Les visages luisent en cette saison sèche somme toute humide. Les pilotes fatiguent un peu sous le contre coup des moments intenses vécus au Burkina. L’ambiance n’en pâtit pas pour autant. On apprend à se connaître, les personnalités et les esprits se lâchent, les Belges bon-enfants nous régalent de blagues pour adulte, les 5 équipages bourguignons écoulent leur inépuisable réserve de vin. Le pastis en préventif ou en curatif soigne les bibides éprouvés, certains équipiers repartent en France, d’autres nous rejoignent, on ne s’ennuie pas de sa mémère patrie en grève et en proie à la grisaille générale. Mise à part quelques ennuis électriques, des ongles et des bougies encrassés, la flotte se porte bien au-dessus du niveau de la terre. Je me reproche de ne pouvoir tout prendre et rendre compte de tout…et cette petite chanson de bienvenue togolaise.
Miva Dolo
Miva Dolo
Lon lon le eme
Zin Zin Le eme
Solidarité
Miva Do lo
Moi vais dodo,
demain va Lomé…
J12 – Niamtougou-Lomé
Notre St-Exupériple se poursuit : cap sud vers la capitale togolaise, l’océan, l’humidité australe et l’accueil africain version protocolaire.

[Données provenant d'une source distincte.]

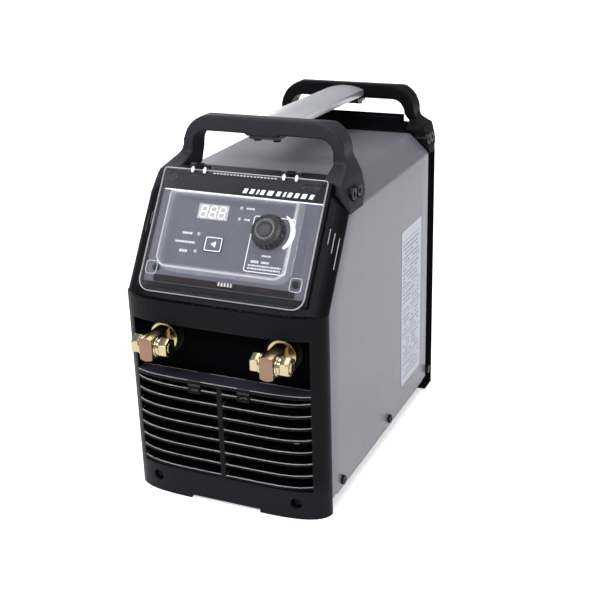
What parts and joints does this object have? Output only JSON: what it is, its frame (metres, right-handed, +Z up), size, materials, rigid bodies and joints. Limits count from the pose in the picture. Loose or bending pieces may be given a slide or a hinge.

Nous sommes attendus à Lomé par d’importants représentants de l’élite togolaise. Les Africains adorent les discours, les cérémonies officielles, les grands sourires télévisés, les messages de paix, les rapports transcontinentaux et les contes animaliers ! Et c’est tant mieux ! Ca devait arriver ! J’ai égaré une pièce de mon bordellobagage à l’étape précédente. Montée de panique subite. Je mentionne discrètement l’incident à mes hôtes, un coup de fil, et l’affaire est résolue. La mallette informatique me sera restituée le soir-même à l’hôtel. J’imaginais déjà la machine reconditionnée pour divers besoins domestiques… A priori et sans préjugé, l’ordinateur tel quel ne serait être d’une grande utilité dans un pays où le taux d’analpha-bétisme est de 48.5% et celui de la scolarisation 3ème degré de 2,7%. Des 4 millions d’habitants, moins de 5% possèdent une ligne téléphonique..
J13 – Lomé – Abigjan – Dabou -Yamoussoukro
Nous quittons le Togo pour un GOTO Yamoussoukro en Côte d’Ivoire.
» Bonjour, ça va ?
– Ca va ça vole !
– Tu veux voir quelque chose ?
– Tu proposes quoi ?
– Des fleuves en tire-bouchon, des palmeraies à perte de vue, des villages de pêcheurs de poissons rouges, des forteresses portugaises du 17eme, des voiliers bedonnants, des pirogues filantes, des vagues jouant à saute-moutons, des lagons-miroirs, des nuages cotonneux, des îlots crusoesques, des cigognes besogneuses, des enfants à la baignade plongeant sous nos ailes, des pistes d’atterrissage comme des tapis de billard, des parfums de papaye, des couchers de soleil à l’ouest, des arcs-en-ciel sous l’orage à l’est, des tours de 10 mille mètres de haut dans le ciel, les flashes des éclairs …
– Stop ! En une seule journée ?
– Mais oui, tu longes la côte du Togo et du Ghana jusqu’à Abidjan en Côte d’Ivoire. Tu fais route vers Yamoussoukro via Dabou et tu verras tout ça. Aller, c’est ma tournée.
– Alors, j’y vais, Inch Allah.
– Inch Allah, la gazelle. »
J14 – Yamoussoukro
Y’a mieux en Afrique que Yamoussoukro et ses crocodiles en sac pour belles, son immense cathédrale bidon d’encens de messe et son grand hôtel à l’américaine avec vue panoramique sur les ghettos. Capitale artificielle d’où surgit de nulle part la plus authentique troupe de danseurs et de musiciens. L’ambiance africaine ne se tarie jamais. L’Afrique bazarde dans tous les sens, irrésistiblement sensuelle, touchante, troublante, envoûtante magicienne.
Journée lessive. Bichonnage d’avions. Le fameux check des cinquante heures oblige. J’en profite pour faire quelques tours de piste en solo aux commandes de Victor Bravo m’offrant l’exotisme de vivre ici mon lâché machine. Notre départ précipité de Biarritz ne m’en avait pas donné le loisir. Je m’en fais un devoir. Je vole de mes propres ailes en first-time sur l’Aiglon. Comme c’est émoustillant les palpitations de lâché. A peine extraite de la cabine, les copains m’aspergent de Badoit Menthe, faute de champagne. « Apéroport » avec tout le personnel local initié par Bibiche et Michel, nos stars-mécanos, au pastis traditionnel…
J15 – Yamoussoukro-Bamako-Tambacounda-Simenti
Après un petit surf dans les rouleaux nuageux, nous atteignons le Parc National de Niokolo-Koba au Sénégal et le relais de Simenti sur le fleuve Gambie. Des phacochères friands du goût salé des bandes blanches de démarcation envahissent la petite piste en terre battue. C’est Daktari en pleine nature au fin fond d’une forêt magique de 900 000 hectares.
Un hippopotam-tam nage discrètement dans le fleuve rouge crépuscule. Ah, l’accueil africain ! Demain, nous irons au bois.